Judge Powell said he had spent a quarter during college in an internship with the ACLU office in Denver when Jim Joyce was the director, and he did not believe Joyce would have allowed a report like this to be issued.

“That man was a man of character and someone I always felt very proud to know,” Powell said.

“We live in an age of spin,” Powell said.

He added that one of the individuals featured in the ACLU report was in his courtroom on Wednesday, and the person told one of Judge Powell’s clerks, who relayed the message to him, that ACLU “twisted my words.” The defendant told the clerk, “That man may have saved my life. He’s a good man.”

Powell said, “That made me feel better to hear.”

City Prosecutor Gene Farish spoke in favor of Judge Powell, and many members of the Alamosa Police Department attended the Wednesday meeting in support of the judge.

Farish said he has served as city prosecutor since Powell has been on the bench, and when he read the ACLU report, “I really wondered what judge they were talking about because I have not seen this … What I have seen he’s been very respectful of defendants.”

Farish said he had seen the judge lose his patience when defendants offered lame excuses or interrupted him, but that would happen with any judge.

Judge Powell added, “It is a judge’s obligation to maintain control of the courtroom and to insist upon a level of respect for the court, not for the judge, not for the individual who is wearing the robe but for the operation of the court, and I do insist on that.”

He added that he does not allow defendants to interrupt him because for one thing it is disrespectful and for another thing, he wants them to hear what he is trying to tell them.
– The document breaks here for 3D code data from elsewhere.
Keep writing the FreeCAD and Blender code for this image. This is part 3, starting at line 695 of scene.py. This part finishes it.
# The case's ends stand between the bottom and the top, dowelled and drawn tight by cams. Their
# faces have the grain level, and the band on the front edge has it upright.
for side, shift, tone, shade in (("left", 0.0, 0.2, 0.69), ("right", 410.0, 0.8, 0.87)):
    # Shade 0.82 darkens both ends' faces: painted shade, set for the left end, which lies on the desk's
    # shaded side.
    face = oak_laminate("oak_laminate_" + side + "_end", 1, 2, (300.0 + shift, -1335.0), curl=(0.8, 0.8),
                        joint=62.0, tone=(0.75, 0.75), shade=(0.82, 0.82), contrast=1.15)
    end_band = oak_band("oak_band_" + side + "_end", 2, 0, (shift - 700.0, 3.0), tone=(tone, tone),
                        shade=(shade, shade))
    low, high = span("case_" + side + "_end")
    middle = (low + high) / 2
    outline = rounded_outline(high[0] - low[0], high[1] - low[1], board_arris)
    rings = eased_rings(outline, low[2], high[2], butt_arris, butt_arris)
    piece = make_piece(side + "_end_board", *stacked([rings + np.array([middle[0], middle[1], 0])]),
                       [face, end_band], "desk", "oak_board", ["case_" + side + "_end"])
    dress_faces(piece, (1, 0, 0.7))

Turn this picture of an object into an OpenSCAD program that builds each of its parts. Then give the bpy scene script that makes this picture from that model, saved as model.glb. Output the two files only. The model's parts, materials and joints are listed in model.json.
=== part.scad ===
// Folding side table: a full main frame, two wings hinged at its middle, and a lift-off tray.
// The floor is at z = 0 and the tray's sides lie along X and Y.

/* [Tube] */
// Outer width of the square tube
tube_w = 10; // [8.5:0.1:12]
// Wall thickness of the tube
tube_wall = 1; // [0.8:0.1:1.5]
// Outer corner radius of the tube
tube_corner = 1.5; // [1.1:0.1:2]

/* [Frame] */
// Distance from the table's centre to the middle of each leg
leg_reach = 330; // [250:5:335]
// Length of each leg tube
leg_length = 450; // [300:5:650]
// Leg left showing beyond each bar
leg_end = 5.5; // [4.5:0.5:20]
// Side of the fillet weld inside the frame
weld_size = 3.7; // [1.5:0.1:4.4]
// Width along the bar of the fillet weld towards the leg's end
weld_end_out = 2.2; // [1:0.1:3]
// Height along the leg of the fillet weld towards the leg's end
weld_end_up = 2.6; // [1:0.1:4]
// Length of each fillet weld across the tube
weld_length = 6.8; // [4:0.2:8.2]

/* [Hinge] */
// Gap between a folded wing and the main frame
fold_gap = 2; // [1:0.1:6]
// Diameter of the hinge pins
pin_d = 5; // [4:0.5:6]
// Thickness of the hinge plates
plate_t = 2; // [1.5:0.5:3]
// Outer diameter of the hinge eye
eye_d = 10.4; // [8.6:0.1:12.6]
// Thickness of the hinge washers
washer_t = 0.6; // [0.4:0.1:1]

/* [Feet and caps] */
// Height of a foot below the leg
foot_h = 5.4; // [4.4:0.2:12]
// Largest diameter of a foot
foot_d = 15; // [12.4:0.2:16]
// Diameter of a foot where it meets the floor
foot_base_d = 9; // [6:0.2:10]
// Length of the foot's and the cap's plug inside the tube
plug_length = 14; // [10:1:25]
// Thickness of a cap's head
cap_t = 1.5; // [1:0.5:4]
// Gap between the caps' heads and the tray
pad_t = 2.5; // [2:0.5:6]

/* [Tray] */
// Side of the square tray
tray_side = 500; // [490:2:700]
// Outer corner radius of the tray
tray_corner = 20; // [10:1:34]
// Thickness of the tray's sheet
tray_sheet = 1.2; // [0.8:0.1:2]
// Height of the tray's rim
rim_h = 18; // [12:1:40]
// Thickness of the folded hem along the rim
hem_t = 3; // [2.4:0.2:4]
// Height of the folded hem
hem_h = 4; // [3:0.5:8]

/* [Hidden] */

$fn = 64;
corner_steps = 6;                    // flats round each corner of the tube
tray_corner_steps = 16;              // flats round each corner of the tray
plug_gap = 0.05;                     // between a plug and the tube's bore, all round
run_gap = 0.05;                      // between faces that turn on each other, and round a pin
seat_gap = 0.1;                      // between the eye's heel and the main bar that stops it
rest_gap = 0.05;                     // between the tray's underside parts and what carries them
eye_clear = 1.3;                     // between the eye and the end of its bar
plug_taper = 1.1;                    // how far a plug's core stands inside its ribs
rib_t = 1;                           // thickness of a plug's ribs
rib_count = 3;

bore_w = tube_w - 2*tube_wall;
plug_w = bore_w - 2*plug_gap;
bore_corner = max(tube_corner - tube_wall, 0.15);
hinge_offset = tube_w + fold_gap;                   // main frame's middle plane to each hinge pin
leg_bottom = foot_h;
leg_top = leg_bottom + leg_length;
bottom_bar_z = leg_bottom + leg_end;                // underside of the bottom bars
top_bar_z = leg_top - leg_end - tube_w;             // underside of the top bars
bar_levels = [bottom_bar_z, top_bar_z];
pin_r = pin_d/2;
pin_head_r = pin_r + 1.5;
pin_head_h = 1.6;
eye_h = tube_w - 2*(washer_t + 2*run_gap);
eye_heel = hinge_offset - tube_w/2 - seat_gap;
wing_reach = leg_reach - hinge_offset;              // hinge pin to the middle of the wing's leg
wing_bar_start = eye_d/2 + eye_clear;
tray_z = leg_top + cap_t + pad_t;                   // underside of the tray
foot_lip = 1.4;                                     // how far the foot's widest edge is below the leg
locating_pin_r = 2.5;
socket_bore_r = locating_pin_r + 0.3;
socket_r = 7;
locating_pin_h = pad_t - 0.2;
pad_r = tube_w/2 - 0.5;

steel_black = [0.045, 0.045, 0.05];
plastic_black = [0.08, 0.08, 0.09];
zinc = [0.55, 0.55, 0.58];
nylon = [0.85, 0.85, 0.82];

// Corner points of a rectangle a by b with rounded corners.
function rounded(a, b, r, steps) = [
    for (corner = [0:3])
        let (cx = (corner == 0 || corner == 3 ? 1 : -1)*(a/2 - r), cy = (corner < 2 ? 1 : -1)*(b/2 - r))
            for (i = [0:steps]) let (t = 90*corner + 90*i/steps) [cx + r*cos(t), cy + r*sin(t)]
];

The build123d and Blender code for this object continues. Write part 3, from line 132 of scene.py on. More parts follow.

He said he did not know of any other judges who would allow defendants to interrupt them either.

Farish said the characterizations of Judge Powell in the ACLU report were not what he had seen. He added that he saw ACLU as an activist organization focused on the rights of defendants but not on victims’ rights, “and I think they probably chose Alamosa to be what you might characterize as a poster child for attacking the municipal court system throughout the state in Colorado.”

Alamosa City Manager Heather Brooks told the council she and City Attorney Erich Schwiesow spoke with a representative from the ACLU on Tuesday, the first time that ACLU had reached out to the city during this process. Brooks said she and Schwiesow made it clear during the conversation that they would not engage in a casual conversation with ACLU in light of the possibility that ACLU might bring litigation against the city at some point.

“We want to work with them, hear what they have to say, but we also need to make sure we are protecting the city as well,” Brooks said.

She said ACLU shared more information, case law and “best practices.”

Schwiesow said he sent privileged communication to the council afterwards, which he could not talk about publicly, “but in general the conversation was digging a little deeper into points raised in the report.”

When Councilor Liz Thomas Hensley asked if the staff asked ACLU why they took the stand they did and had not come to the city before releasing the report, Brooks said, “I can’t speak for the ACLU. My impression based on the conversation, I did not get a sense that they felt there was anything in accurate in their report and the way they handled it was inappropriate, but we did not specifically ask them that question.”

The city council and staff will hold more work sessions to discuss proposed changes for the court and the council’s direction and philosophy going forward.